#### Supplied data:
⟨
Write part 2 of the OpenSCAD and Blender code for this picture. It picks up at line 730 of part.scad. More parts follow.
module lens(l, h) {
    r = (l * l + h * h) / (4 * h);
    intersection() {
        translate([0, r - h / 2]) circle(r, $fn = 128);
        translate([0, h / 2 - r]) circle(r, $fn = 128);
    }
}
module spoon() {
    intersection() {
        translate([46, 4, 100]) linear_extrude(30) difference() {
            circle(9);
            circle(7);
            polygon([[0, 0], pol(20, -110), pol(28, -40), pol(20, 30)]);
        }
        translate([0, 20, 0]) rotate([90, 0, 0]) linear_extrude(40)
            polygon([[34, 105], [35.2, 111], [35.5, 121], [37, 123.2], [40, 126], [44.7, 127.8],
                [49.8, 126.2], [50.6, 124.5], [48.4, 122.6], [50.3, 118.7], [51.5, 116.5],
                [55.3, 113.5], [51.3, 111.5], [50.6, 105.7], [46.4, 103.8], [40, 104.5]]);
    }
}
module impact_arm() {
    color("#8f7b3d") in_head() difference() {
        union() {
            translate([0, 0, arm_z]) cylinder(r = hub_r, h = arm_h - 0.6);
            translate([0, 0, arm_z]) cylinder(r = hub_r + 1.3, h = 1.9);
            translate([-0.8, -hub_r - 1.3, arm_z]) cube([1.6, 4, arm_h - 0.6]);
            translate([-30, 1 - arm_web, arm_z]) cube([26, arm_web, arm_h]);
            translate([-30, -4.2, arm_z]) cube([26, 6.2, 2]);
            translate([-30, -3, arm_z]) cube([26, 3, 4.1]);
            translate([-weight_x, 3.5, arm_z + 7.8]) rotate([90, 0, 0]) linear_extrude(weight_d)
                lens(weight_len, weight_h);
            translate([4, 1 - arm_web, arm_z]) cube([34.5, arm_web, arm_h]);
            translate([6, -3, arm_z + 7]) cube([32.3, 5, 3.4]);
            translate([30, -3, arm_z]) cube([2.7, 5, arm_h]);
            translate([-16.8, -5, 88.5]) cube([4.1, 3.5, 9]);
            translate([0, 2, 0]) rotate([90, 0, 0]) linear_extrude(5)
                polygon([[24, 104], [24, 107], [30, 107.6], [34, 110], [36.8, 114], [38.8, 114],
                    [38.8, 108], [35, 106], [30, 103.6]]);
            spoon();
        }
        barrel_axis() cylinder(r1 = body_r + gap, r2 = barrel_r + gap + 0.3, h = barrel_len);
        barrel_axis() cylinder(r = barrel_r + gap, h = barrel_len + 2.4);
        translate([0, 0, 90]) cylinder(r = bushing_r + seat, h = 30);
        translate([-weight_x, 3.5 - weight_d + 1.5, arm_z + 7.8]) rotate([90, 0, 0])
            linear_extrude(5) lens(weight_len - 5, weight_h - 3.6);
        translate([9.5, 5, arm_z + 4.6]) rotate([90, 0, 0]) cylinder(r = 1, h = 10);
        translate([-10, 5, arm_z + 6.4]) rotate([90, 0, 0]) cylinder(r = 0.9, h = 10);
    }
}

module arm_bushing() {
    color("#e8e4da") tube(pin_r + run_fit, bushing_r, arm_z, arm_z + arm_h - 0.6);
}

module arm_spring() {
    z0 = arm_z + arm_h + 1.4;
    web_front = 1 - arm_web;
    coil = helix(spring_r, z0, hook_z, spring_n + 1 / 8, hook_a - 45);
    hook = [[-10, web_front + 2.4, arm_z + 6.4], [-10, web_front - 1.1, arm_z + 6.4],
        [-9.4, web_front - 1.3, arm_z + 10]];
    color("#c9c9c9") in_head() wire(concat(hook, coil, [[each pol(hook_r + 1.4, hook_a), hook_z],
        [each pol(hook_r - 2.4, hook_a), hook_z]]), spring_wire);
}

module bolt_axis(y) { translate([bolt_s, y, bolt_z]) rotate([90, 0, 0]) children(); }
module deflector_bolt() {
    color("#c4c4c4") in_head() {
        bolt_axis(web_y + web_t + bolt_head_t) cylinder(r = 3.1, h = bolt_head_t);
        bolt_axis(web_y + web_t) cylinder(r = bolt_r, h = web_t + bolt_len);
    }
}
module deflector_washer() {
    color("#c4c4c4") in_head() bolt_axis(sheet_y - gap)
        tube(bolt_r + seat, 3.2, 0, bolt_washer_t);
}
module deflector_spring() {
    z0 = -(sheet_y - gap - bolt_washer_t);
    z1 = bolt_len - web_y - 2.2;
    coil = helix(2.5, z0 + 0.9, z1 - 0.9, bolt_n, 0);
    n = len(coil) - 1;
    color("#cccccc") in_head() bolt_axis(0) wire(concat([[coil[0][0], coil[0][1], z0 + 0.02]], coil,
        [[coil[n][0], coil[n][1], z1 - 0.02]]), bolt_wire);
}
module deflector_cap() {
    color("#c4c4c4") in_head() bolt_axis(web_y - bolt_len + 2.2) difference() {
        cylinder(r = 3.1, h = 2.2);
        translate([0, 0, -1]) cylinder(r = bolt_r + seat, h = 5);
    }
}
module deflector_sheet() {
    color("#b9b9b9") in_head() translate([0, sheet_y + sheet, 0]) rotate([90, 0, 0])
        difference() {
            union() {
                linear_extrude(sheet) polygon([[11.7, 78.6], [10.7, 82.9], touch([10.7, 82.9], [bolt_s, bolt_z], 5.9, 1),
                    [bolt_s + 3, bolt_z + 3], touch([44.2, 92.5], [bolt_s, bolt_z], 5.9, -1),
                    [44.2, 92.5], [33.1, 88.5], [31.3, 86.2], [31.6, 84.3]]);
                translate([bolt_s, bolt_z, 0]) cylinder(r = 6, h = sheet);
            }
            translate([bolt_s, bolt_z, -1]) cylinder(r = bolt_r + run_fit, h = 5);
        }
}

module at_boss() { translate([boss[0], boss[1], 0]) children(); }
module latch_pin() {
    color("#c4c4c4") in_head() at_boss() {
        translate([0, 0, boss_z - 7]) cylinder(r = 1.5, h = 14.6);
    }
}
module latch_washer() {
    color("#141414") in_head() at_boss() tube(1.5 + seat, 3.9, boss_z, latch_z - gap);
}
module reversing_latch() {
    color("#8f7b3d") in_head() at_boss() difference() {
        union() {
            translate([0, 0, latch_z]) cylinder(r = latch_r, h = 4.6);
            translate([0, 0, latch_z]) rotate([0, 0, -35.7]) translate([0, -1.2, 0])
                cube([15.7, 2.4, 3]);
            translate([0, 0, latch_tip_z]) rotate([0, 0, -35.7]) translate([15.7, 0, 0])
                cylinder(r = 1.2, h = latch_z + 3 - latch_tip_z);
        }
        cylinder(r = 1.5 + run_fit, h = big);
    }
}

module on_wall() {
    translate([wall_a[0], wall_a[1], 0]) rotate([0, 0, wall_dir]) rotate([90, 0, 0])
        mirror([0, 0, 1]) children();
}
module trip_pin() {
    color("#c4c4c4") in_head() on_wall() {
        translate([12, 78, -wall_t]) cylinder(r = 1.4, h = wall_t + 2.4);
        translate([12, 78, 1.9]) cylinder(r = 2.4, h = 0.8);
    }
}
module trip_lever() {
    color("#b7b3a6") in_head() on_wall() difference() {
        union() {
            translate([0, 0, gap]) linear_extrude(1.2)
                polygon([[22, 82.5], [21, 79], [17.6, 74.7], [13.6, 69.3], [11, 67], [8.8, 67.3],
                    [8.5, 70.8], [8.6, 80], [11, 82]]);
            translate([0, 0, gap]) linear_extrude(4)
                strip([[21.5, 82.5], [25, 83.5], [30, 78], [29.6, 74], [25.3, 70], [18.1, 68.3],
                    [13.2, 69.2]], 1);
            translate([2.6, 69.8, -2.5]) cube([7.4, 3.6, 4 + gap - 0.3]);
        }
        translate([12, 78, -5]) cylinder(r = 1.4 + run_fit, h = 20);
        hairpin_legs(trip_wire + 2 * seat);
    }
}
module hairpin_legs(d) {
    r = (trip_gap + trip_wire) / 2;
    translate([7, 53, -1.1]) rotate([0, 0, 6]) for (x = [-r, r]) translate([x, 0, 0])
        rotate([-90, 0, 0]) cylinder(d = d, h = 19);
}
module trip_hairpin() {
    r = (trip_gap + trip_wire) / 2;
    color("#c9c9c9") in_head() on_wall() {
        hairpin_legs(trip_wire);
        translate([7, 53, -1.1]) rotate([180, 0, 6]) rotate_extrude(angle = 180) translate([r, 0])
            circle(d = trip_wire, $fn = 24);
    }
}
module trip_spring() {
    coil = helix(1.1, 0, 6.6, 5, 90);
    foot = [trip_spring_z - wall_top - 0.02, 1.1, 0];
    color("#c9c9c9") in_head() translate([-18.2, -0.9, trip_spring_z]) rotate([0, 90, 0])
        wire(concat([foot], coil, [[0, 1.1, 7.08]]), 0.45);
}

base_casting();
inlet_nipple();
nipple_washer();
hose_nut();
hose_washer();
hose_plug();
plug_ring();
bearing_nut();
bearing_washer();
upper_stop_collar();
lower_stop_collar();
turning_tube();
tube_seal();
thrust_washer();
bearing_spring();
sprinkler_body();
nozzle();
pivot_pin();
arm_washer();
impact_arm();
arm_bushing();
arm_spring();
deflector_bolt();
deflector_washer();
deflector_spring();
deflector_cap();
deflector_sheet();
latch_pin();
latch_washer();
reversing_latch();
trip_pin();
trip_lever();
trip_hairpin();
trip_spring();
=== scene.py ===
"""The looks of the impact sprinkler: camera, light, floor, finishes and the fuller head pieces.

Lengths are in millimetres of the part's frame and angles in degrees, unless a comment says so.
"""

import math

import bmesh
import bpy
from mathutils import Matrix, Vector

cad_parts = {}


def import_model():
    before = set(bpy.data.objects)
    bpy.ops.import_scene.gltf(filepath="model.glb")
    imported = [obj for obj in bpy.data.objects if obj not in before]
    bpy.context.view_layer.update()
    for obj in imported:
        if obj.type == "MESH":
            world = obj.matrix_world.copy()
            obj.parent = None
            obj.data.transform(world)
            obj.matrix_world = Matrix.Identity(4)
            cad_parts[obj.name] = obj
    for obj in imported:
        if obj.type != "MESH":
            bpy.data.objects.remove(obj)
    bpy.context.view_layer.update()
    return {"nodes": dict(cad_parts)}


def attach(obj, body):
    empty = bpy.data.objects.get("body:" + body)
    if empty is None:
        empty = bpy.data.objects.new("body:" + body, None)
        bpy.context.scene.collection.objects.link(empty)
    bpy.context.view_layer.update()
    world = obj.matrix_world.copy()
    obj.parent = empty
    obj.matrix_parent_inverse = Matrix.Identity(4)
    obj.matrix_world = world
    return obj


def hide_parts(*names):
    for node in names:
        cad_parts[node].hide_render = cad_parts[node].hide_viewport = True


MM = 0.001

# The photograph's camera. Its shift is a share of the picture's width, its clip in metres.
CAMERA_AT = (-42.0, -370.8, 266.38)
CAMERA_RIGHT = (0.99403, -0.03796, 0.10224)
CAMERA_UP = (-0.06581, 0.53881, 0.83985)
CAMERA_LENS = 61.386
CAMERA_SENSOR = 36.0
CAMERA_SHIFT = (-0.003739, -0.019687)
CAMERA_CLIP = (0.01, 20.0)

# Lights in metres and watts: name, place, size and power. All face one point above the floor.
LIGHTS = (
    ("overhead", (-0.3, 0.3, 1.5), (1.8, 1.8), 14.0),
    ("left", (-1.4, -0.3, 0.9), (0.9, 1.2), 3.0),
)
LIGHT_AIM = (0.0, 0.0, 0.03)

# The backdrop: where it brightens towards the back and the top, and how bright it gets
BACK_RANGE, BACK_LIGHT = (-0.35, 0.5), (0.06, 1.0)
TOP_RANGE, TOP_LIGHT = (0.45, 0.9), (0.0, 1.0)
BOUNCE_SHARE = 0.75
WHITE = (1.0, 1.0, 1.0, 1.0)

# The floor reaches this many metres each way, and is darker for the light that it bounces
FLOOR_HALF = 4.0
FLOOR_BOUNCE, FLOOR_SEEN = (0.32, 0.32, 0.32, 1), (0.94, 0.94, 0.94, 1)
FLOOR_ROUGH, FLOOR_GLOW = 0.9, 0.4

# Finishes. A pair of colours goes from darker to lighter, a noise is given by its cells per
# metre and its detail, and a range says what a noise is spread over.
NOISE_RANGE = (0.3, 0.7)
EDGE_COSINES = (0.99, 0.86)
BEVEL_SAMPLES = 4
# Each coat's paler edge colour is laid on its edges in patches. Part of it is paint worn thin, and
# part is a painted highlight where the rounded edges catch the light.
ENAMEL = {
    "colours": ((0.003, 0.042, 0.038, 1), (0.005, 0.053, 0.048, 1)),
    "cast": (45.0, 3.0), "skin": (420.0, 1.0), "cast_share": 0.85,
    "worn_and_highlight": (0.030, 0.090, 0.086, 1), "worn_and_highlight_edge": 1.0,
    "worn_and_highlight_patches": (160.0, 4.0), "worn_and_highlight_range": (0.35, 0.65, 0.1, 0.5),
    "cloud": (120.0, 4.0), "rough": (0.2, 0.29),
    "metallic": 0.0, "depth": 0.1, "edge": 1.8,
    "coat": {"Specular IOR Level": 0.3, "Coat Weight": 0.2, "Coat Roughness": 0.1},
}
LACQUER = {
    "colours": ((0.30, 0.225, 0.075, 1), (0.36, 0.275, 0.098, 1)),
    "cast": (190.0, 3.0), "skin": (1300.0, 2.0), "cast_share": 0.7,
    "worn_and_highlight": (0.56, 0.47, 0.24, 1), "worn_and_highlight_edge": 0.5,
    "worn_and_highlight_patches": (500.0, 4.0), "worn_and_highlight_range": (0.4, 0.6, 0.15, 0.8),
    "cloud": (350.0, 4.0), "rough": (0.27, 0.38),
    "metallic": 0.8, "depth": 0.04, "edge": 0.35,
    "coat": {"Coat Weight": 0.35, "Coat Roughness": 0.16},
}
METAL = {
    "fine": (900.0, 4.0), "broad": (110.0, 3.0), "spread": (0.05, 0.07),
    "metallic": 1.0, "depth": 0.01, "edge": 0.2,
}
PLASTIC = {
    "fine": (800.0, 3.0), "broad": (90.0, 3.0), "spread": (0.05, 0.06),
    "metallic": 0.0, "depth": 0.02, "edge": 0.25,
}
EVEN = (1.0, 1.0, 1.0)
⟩
#### Instruction:
Would you quote everything above from the line containing "obj.matrix_world = Matrix.Identity(4)" down to the line containing "bpy.context.scene.collection.objects.link(empty)"? Include both of those lines and nothing else.

#### Task solution:
            obj.matrix_world = Matrix.Identity(4)
            cad_parts[obj.name] = obj
    for obj in imported:
        if obj.type != "MESH":
            bpy.data.objects.remove(obj)
    bpy.context.view_layer.update()
    return {"nodes": dict(cad_parts)}


def attach(obj, body):
    empty = bpy.data.objects.get("body:" + body)
    if empty is None:
        empty = bpy.data.objects.new("body:" + body, None)
        bpy.context.scene.collection.objects.link(empty)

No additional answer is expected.